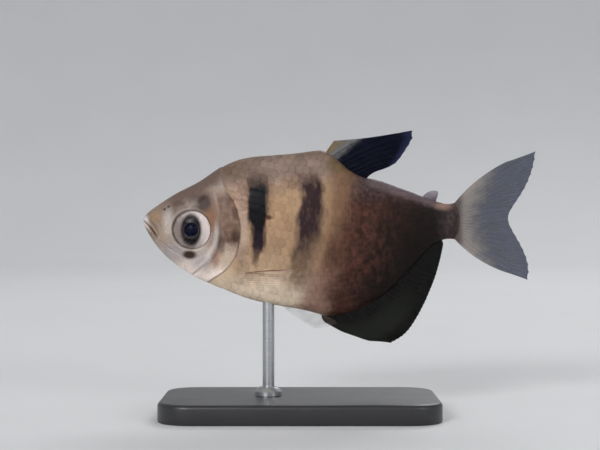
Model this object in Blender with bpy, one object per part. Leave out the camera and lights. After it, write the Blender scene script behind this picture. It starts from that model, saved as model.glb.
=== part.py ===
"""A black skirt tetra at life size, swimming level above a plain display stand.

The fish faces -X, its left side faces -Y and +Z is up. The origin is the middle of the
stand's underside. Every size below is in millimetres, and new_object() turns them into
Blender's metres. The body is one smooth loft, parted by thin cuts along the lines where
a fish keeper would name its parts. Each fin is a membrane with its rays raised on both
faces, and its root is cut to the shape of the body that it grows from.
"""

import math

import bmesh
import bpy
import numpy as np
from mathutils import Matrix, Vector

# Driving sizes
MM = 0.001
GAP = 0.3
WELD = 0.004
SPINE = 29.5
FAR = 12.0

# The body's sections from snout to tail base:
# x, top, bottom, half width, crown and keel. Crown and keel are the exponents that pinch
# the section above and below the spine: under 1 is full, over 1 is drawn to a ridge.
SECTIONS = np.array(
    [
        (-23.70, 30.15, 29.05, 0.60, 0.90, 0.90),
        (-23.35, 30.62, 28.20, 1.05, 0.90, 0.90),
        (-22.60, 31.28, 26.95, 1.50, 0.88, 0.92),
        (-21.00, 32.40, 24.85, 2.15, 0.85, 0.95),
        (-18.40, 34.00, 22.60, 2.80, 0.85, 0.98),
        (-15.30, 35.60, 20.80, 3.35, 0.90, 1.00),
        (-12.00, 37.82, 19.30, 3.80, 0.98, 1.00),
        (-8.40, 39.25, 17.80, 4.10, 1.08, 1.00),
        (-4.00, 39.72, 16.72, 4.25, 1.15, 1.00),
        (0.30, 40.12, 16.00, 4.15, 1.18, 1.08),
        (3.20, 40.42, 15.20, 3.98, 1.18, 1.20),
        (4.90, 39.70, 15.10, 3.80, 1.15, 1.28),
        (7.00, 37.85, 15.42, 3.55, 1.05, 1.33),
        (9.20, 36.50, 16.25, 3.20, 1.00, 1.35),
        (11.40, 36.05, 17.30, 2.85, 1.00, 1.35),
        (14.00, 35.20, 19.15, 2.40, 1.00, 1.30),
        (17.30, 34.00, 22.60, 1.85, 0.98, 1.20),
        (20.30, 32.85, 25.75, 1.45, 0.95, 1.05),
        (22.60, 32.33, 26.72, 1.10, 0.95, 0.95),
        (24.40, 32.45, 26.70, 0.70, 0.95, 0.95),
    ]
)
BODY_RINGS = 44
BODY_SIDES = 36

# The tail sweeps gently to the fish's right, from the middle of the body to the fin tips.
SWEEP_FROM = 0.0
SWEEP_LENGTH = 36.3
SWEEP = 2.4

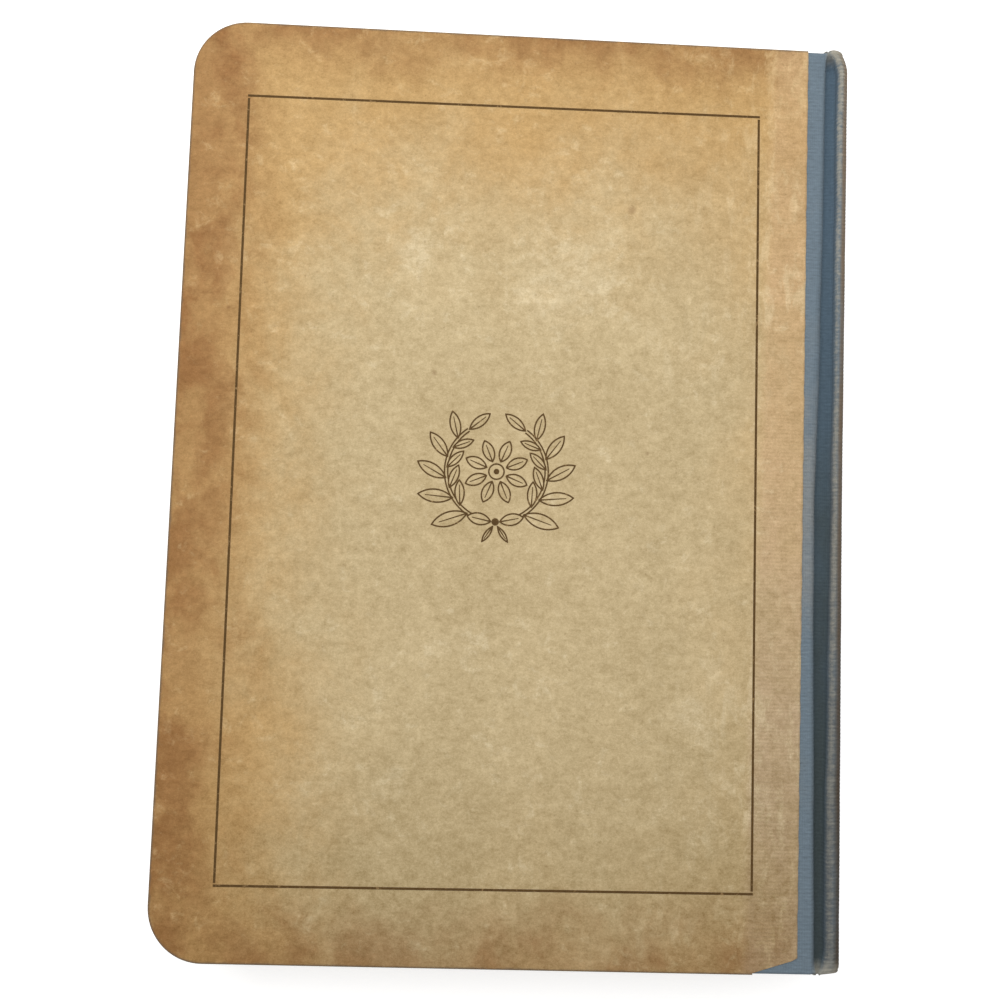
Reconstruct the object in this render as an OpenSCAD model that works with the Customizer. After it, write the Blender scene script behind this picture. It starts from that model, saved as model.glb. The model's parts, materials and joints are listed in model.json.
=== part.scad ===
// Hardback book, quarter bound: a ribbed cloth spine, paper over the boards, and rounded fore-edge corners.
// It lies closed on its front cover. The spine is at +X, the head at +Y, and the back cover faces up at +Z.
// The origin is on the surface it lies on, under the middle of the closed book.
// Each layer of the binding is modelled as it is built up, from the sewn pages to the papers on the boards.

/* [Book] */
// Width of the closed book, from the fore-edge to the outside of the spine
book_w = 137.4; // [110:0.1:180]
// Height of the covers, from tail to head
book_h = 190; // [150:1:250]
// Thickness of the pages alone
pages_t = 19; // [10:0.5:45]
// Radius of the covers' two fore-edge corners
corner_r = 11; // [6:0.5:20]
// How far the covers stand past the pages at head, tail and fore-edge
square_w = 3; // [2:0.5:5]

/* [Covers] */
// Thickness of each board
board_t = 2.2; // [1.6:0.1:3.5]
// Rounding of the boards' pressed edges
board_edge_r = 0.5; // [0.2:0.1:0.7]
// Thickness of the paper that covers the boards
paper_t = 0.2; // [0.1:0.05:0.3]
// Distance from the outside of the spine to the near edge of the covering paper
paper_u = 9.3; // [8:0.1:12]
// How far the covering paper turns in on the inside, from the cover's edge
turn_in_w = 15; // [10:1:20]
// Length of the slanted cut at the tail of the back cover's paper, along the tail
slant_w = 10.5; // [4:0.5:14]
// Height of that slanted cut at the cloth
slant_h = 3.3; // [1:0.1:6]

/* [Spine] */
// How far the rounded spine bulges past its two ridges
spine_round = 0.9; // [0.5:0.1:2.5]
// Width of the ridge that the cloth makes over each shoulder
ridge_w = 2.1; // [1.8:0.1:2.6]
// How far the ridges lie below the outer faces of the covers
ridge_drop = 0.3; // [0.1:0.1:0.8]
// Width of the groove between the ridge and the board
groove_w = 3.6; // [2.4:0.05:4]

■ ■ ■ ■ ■

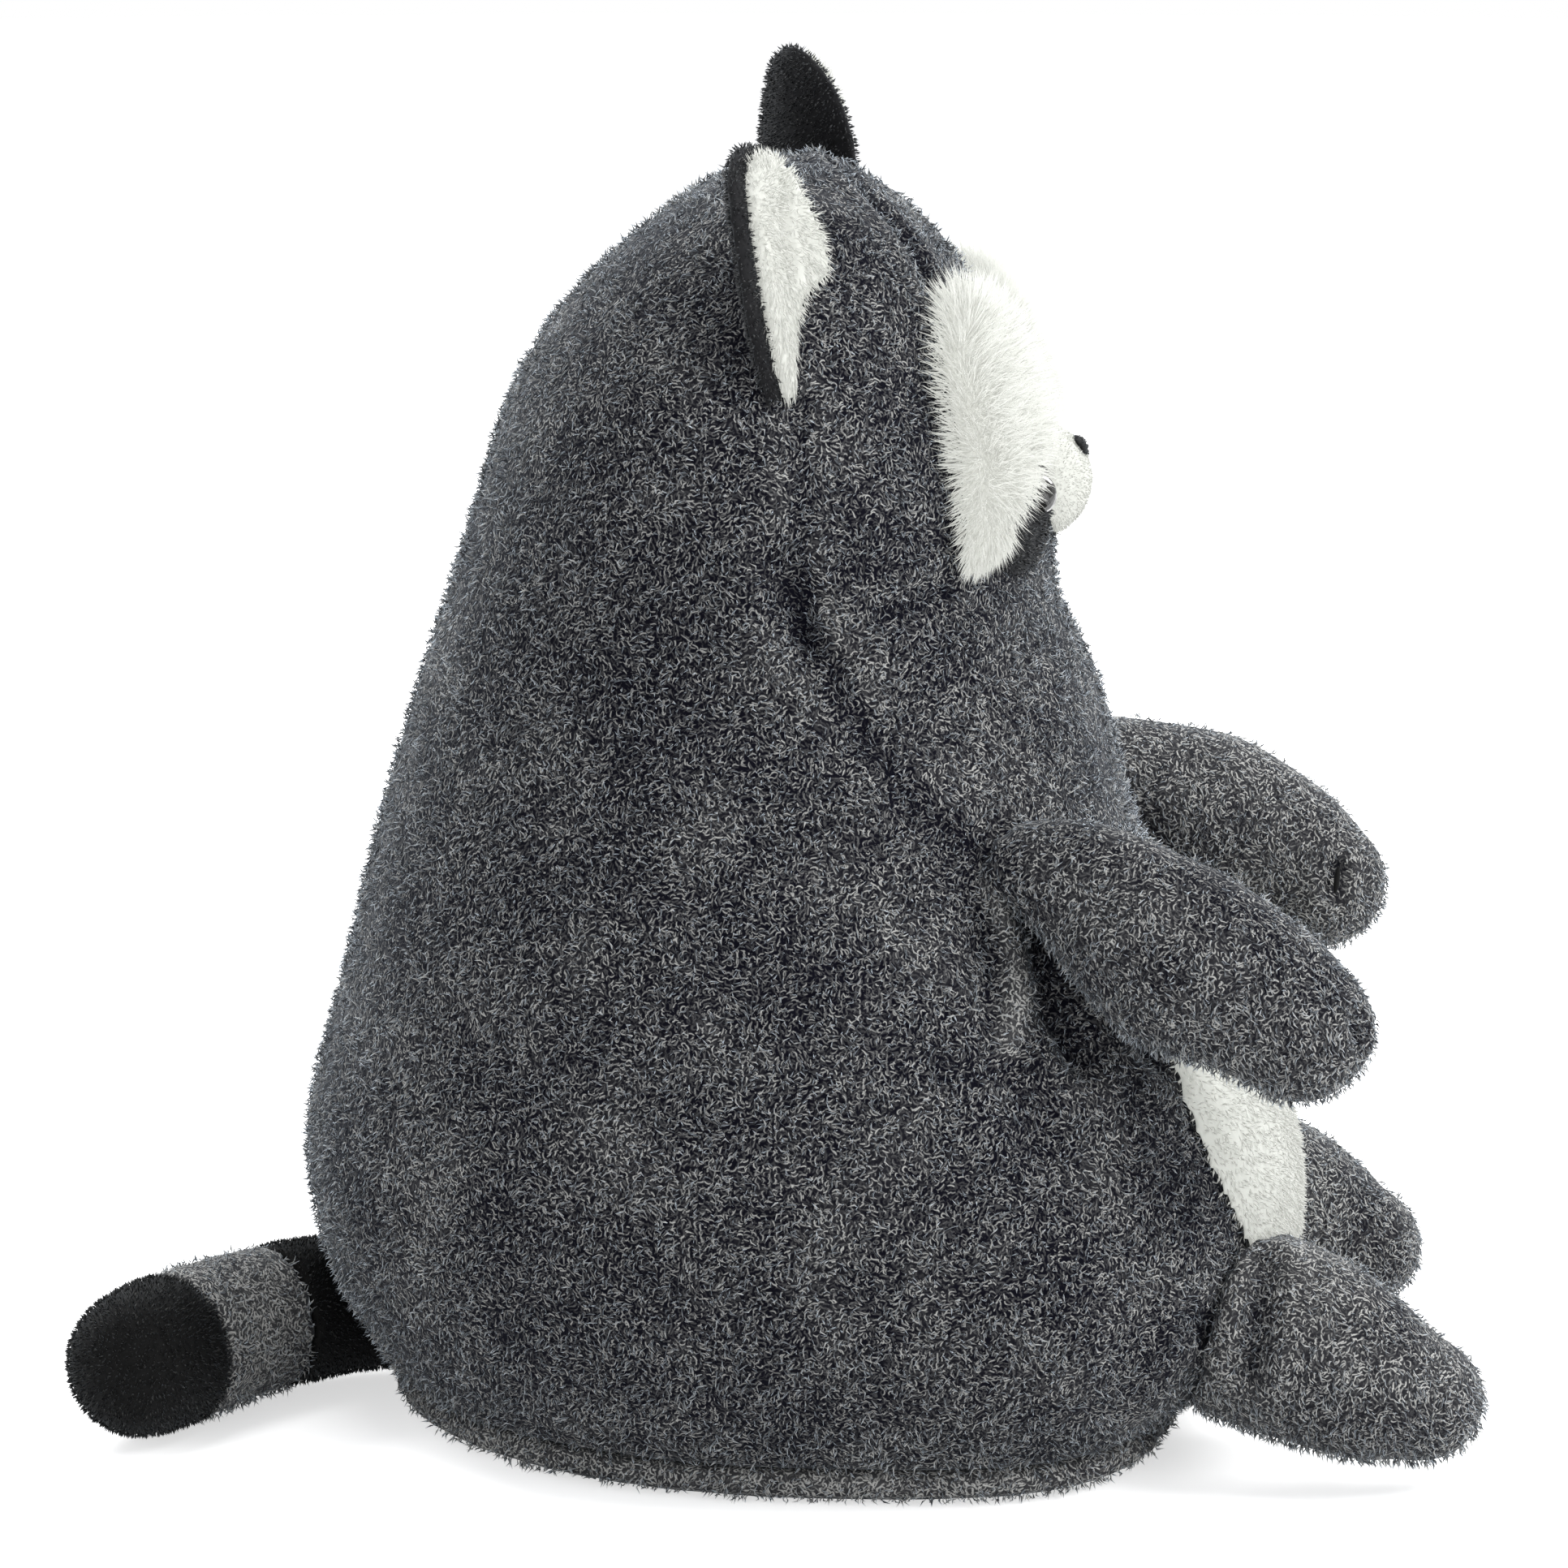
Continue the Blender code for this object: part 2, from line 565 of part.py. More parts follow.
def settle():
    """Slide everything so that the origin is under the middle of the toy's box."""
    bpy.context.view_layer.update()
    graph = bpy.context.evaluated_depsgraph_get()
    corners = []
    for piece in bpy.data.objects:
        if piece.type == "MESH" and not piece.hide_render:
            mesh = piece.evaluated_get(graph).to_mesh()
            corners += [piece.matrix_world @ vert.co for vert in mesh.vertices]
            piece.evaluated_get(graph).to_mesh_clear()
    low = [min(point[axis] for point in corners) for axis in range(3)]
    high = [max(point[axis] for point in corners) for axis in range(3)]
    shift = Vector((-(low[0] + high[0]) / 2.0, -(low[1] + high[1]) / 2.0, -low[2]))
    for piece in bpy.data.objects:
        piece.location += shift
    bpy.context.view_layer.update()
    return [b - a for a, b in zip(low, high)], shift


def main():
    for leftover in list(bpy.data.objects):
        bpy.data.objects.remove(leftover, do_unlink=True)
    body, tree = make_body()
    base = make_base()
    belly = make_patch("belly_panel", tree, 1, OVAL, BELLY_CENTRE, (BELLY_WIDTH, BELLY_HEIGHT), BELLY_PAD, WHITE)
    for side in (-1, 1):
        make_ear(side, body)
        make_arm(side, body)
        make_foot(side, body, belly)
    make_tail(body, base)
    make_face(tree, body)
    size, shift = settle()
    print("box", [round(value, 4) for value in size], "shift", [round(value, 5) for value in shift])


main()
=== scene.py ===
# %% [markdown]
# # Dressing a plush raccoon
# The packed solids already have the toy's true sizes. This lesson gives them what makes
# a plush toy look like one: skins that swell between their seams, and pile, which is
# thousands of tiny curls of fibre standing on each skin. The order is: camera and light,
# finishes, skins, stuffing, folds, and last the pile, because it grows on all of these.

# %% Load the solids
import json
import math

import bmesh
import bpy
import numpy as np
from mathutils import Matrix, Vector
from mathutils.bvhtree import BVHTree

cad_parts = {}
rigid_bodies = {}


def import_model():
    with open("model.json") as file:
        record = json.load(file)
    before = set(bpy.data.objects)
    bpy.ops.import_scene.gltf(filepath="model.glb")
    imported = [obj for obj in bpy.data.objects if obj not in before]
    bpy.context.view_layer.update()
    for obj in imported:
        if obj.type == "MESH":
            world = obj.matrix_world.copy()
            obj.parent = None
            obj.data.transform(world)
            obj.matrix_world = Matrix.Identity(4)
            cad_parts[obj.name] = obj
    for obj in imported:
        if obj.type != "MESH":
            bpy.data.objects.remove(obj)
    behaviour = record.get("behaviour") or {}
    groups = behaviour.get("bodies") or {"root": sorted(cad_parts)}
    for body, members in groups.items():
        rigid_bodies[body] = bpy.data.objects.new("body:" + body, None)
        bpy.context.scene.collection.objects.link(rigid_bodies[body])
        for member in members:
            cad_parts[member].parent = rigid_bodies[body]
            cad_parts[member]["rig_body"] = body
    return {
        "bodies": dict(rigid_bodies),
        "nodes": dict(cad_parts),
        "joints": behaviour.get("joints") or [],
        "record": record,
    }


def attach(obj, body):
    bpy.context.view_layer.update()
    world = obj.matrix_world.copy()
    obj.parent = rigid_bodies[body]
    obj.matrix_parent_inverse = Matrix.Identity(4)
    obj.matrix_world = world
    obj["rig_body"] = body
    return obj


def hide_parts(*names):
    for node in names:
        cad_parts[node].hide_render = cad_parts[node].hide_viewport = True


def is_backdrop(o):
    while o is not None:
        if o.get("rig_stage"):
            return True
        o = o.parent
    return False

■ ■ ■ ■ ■

INSTRUCTIONS FOR THE TASK: Repeat, exactly as they stand above, the lines from the line with "make_arm(side, body)" to the line with "imported = [obj", both lines included.

WRITTEN REPLY:
        make_arm(side, body)
        make_foot(side, body, belly)
    make_tail(body, base)
    make_face(tree, body)
    size, shift = settle()
    print("box", [round(value, 4) for value in size], "shift", [round(value, 5) for value in shift])


main()
=== scene.py ===
# %% [markdown]
# # Dressing a plush raccoon
# The packed solids already have the toy's true sizes. This lesson gives them what makes
# a plush toy look like one: skins that swell between their seams, and pile, which is
# thousands of tiny curls of fibre standing on each skin. The order is: camera and light,
# finishes, skins, stuffing, folds, and last the pile, because it grows on all of these.

# %% Load the solids
import json
import math

import bmesh
import bpy
import numpy as np
from mathutils import Matrix, Vector
from mathutils.bvhtree import BVHTree

cad_parts = {}
rigid_bodies = {}


def import_model():
    with open("model.json") as file:
        record = json.load(file)
    before = set(bpy.data.objects)
    bpy.ops.import_scene.gltf(filepath="model.glb")
    imported = [obj for obj in bpy.data.objects if obj not in before]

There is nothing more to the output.